Once there, I walked around a little bit like a zombie; I wanted to breathe the air, to feel the spirit of the place. I took the ritual pictures and sat down for a few minutes. It was -10º, but I was boiling underneath all those layers.
On the way back I enjoyed the view of the thousands years old glaciers. The Eternal Ice or Arctic Zone is the last climate zone of Mount Kilimanjaro, although things are changing. The size of glaciers are decreasing and will probably be gone for good in a decade.

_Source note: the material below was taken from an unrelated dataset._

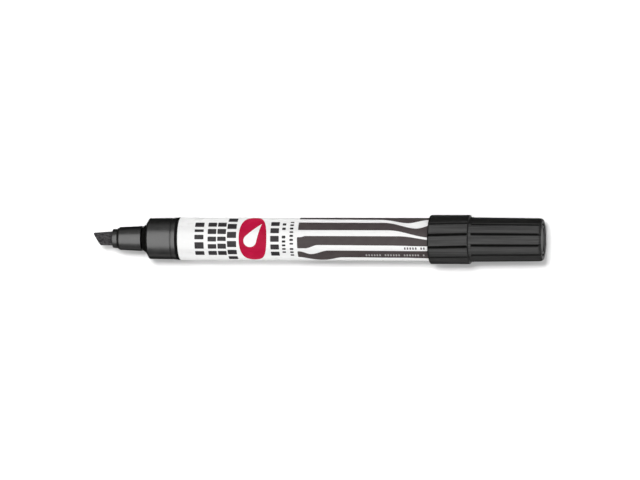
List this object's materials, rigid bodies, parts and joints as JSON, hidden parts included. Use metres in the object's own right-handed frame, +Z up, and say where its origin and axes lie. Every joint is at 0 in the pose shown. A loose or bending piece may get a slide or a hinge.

After a short break, I headed back to the camp. The descent was harder than I expected, the track was very steep and incredibly dry and slippery. I hurt my feet countless time; I had to strip and remove lots of layers, that means I ended up carrying everything on my back, which wasn’t fun.
Once at the camp, I packed my stuff quickly and headed to the last stop.
The guys set up my tent and cooked for me a huge amount of food I cannot finish; I am about to pass out.

Day 7 - 6th February 2019

I passed out and slept like a baby. My last night in the mountains.
I woke up early and walked into the forest, while everyone was still sleeping. The smell of the mountain was so fresh.
In a few hours, I reached Mweka village, and from there a driver took me back to Moshi.
My team left and all of them went back to their villages; I could not have made it without them. The company I booked the trek with, Absolute Africa, really thought of everything I highly recommend them to whoever wants to try an adventure in Africa. They have a huge range of tour and activities to choose from.

This trip has been a big achievement for me, I walked more than 70 km in seven days, up to 5.895m.
Now in my hotel room, I look at the pile of smelly clothes I have to wash, admiring my dirty nails, thinking I did very well.
It’s time now to get ready to meet the big 5.